An individual can transfer ownership of an existing life insurance policy, giving up all rights to it, and receive an income tax deduction for the gift. The value of the permissible deduction is the cost basis in the policy or the fair market value of the policy if it is lower. The fair market value of the policy is the interpolated terminal reserve as of the transfer date. However, no deduction is allowed if there is a loan on the policy that is transferred.
For example, Robert and Natasia Jones, a married couple, ages 71 and 69 respectively, decide to make a gift of their existing $1,000,000 survivorship universal life policy to a specified charity. The cumulative premiums paid to date are $75,000 and the fair market value or cash value is $72,000. If they are in a 40% tax bracket, they can take a current income tax deduction of $75,000 yielding them a tax savings of $30,000 in the year of transfer, subject to AGI limitations.
The charity would then be required to pay ongoing premiums, if any, in order to keep the policy in place until death. The charity would receive the $1,000,000 at the death of the second insured to die.
Ideally a guaranteed, limited pay policy is the best type to transfer so that the charity does not have to continue paying premiums.
Purchasing A New Policy For Charity
Alternatively, a donor can purchase a new life insurance policy on his life and pay the premiums on the policy and name the charity as a beneficiary. However, no current income tax deduction is allowed in this case since the insured still has full ownership rights in the policy, primarily the right to change the beneficiary designation. Although the policy will be included in the estate of the owner at death for estate tax purposes, the estate will receive an estate tax charitable deduction for the full value transferred to the charity.
Robert and Natasia, from our previous example, could purchase the $1,000,000 survivorship universal life policy today and pay annual premiums of $17,005. The charity would be named the beneficiary. Assuming a joint life expectancy of 18 years, the total non-deductible premium payments are $289,085, which equates to an out-of-pocket net present value at 5% of $191,715. The net present value at 5% of the $1,000,000 death benefit is $436,297.

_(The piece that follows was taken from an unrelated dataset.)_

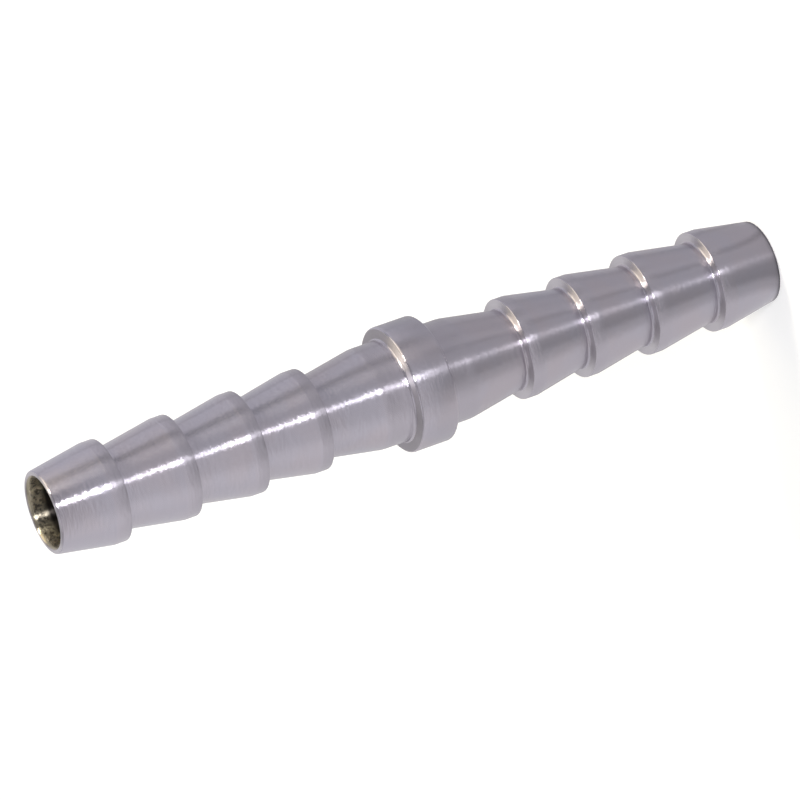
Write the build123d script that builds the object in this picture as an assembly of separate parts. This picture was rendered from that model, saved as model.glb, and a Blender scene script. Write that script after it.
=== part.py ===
from build123d import *
import os

# Hose joiner turned from one bar: two barbed hose tails back to back on a round collar,
# with a bore right through. It stands on the end of its lower tail: the origin is the
# middle of that end, and +Z runs up the bore. Both tails are the same.

# Bore and its mouths
BORE_DIAMETER = 4.8
MOUTH_COUNTERSINK = 0.3     # 45 degrees, as deep as it is wide
MOUTH_RIM = 0.15            # flat ring round each mouth
TIP_EDGE_BREAK = 0.15       # 45 degrees, outside the rim

# Section of a tail, from the bore outwards
FOOT_WALL = 0.525           # thinnest wall, at the foot of each shoulder
BARB_HEIGHT = 0.775         # square shoulder of each barb
FOOT_FILLET = 0.25          # nose radius of the turning tool

# Collar
COLLAR_RISE = 0.9           # above the lands beside it
COLLAR_WIDTH = 2.9
COLLAR_EDGE_BREAK = 0.2

# Length of a tail, from the collar outwards
ROOT_LAND_LENGTH = 2.05     # plain land, as thick as the barbs' crests
ROOT_CONE_LENGTH = 4.4      # from the root land down to the first foot
BARBS_PER_TAIL = 4
BARB_PITCH = 5.0            # between the two shoulders nearest the collar
PITCH_GROWTH = 0.2          # each pitch over the one before it
CREST_LAND = 0.9            # plain top of each barb, at its shoulder
NOSE_CONE_LENGTH = 4.1      # from the last crest land down to the tip

bore_radius = BORE_DIAMETER / 2
mouth_radius = bore_radius + MOUTH_COUNTERSINK
tip_radius = mouth_radius + MOUTH_RIM + TIP_EDGE_BREAK
foot_radius = bore_radius + FOOT_WALL
crest_radius = foot_radius + BARB_HEIGHT
collar_radius = crest_radius + COLLAR_RISE


def shoulder_heights():
    """Height of each barb's shoulder above the middle of the collar, nearest first."""
    heights = [COLLAR_WIDTH / 2 + ROOT_LAND_LENGTH + ROOT_CONE_LENGTH]
    for gap in range(BARBS_PER_TAIL - 1):
        heights.append(heights[-1] + BARB_PITCH + gap * PITCH_GROWTH)
    return heights


shoulders = shoulder_heights()
half_length = shoulders[-1] + CREST_LAND + NOSE_CONE_LENGTH


def collar_corners():
    """Broken edge of the collar and the foot of its face."""
    face = COLLAR_WIDTH / 2
    return [
        (collar_radius, face - COLLAR_EDGE_BREAK),
        (collar_radius - COLLAR_EDGE_BREAK, face),
        (crest_radius, face),
    ]


def barb_corners(shoulder):
    """Foot, crest and end of the crest land of one barb."""
    return [
        (foot_radius, shoulder),
        (crest_radius, shoulder),
        (crest_radius, shoulder + CREST_LAND),
    ]


def tip_corners():
    """Outer edge break, flat rim, countersink and bore of one mouth."""
    return [
        (tip_radius, half_length - TIP_EDGE_BREAK),
        (tip_radius - TIP_EDGE_BREAK, half_length),
        (mouth_radius, half_length),
        (bore_radius, half_length - MOUTH_COUNTERSINK),
    ]


def tail_corners():
    """Corners of one tail's section as radius and height above the middle of the collar."""
    corners = collar_corners()
    corners.append((crest_radius, COLLAR_WIDTH / 2 + ROOT_LAND_LENGTH))
    for shoulder in shoulders:
        corners.extend(barb_corners(shoulder))
    corners.extend(tip_corners())
    return corners


def foot_points():
    """Inside corners that the turning tool leaves rounded, on both tails."""
    feet = [(crest_radius, COLLAR_WIDTH / 2)]
    feet.extend((foot_radius, shoulder) for shoulder in shoulders)
    return [Vector(radius, 0, side * height) for radius, height in feet for side in (1, -1)]


def turned_section():
    """Half section of the whole joiner in the XZ plane, with its feet rounded."""
    upper = [Vector(radius, 0, height) for radius, height in tail_corners()]
    lower = [Vector(corner.X, 0, -corner.Z) for corner in reversed(upper)]
    section = make_face(Polyline(*upper, *lower, close=True))
    feet = foot_points()
    inside = [v for v in section.vertices() if any((Vector(v) - foot).length < 1e-6 for foot in feet)]
    return fillet(inside, FOOT_FILLET)


def joiner_body():
    """The turned body, standing on the end of its lower tail."""
    turned = revolve(turned_section(), Axis.Z)
    return Pos(0, 0, half_length) * turned


def main():
    os.makedirs("parts", exist_ok=True)
    body = joiner_body()
    export_step(body, "parts/joiner_body.step")
    print(f"overall length {2 * half_length:.2f}, collar diameter {2 * collar_radius:.2f}")
    print(f"crest diameter {2 * crest_radius:.2f}, foot {2 * foot_radius:.2f}, tip {2 * tip_radius:.2f}")


main()
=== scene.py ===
"""A double hose barb joiner: one turned and plated piece, standing on its end on a pale floor.

Lengths are in millimetres in the classes and in metres in the meshes. The origin is the middle of
the lower end, and +Z runs up the bore.
"""

import logging
import math
from dataclasses import dataclass
from enum import Enum
from typing import Union

import bmesh
import bpy
from mathutils import Matrix, Vector

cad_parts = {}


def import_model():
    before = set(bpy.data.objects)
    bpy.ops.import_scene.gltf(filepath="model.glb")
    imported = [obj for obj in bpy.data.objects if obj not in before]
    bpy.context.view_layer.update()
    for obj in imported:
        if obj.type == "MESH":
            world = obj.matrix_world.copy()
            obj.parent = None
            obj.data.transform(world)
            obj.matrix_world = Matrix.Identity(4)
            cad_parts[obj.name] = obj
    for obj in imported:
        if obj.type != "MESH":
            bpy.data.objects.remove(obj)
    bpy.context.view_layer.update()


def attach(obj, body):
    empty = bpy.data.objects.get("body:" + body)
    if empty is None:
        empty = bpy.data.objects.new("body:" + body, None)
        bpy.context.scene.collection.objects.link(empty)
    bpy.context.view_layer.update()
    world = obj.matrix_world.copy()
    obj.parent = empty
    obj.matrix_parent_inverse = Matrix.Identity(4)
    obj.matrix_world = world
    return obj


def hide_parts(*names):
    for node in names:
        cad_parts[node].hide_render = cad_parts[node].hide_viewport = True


LOG = logging.getLogger("joiner")
MM = 0.001
ROUND_PROFILE = 0.5
FULL_TURN = 360.0

Feed = Union[bpy.types.NodeSocket, Vector, tuple, float]


# ---------------------------------------------------------------------------------------------
# Node trees
# ---------------------------------------------------------------------------------------------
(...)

Since Robert and Natasia own the policy outright, the policy proceeds of $1,000,000 will be included in their estate for estate tax purposes. However, their estate will get a corresponding estate tax charitable deduction to offset any estate taxes incurred.
Making Premium Contributions To Charity
A donor can also make income tax deductible cash contributions to a charity, and the charity may then direct those contributions to purchase a new life insurance policy on the life of the donor.
In this case, Robert and Natasia could make deductible cash contributions of $17,005 annually to the charity. At a 40% tax bracket, the annual savings from the deduction is $6,800, resulting in a net annual cash outlay of $10,203–or, $173,451 over 18 years. The net present value of the net cumulative premiums at 5% is $115,029, and the net present value of the $1,000,000 death benefit going to the charity in year 18 is $436,297.
Use A Charitable Remainder Trust (CRT)
Finally, an individual can make a gift to a Charitable Remainder Trust (CRT) for the benefit of a charity. A CRT is an irrevocable trust established by one or more donors, for the benefit of a charity. A CRT provides a stream of income to a named income beneficiary or beneficiaries (chosen by the donor), as well as income and estate tax benefits to the donor(s).
The CRT can be established during lifetime or at death. The donor can choose to be the trustee and the trustee can change the charitable beneficiary of the CRT at any time. However, there are deduction limitations and specific guidelines for CRTs (see sidebar).
Typically, a donor transfers highly appreciated assets to the CRT. However, securities with low appreciation, real estate, personal property and cash can all be transferred as well. By transferring highly appreciated assets the donor avoids capital gains tax on the sale of the assets. The trust, as a tax-exempt entity, upon receipt of the asset, typically sells it and creates a diversified portfolio from which the trustee of the trust can make income payments to the designated income beneficiary of the trust. The income beneficiary pays income taxes on the income, which is typically paid out quarterly.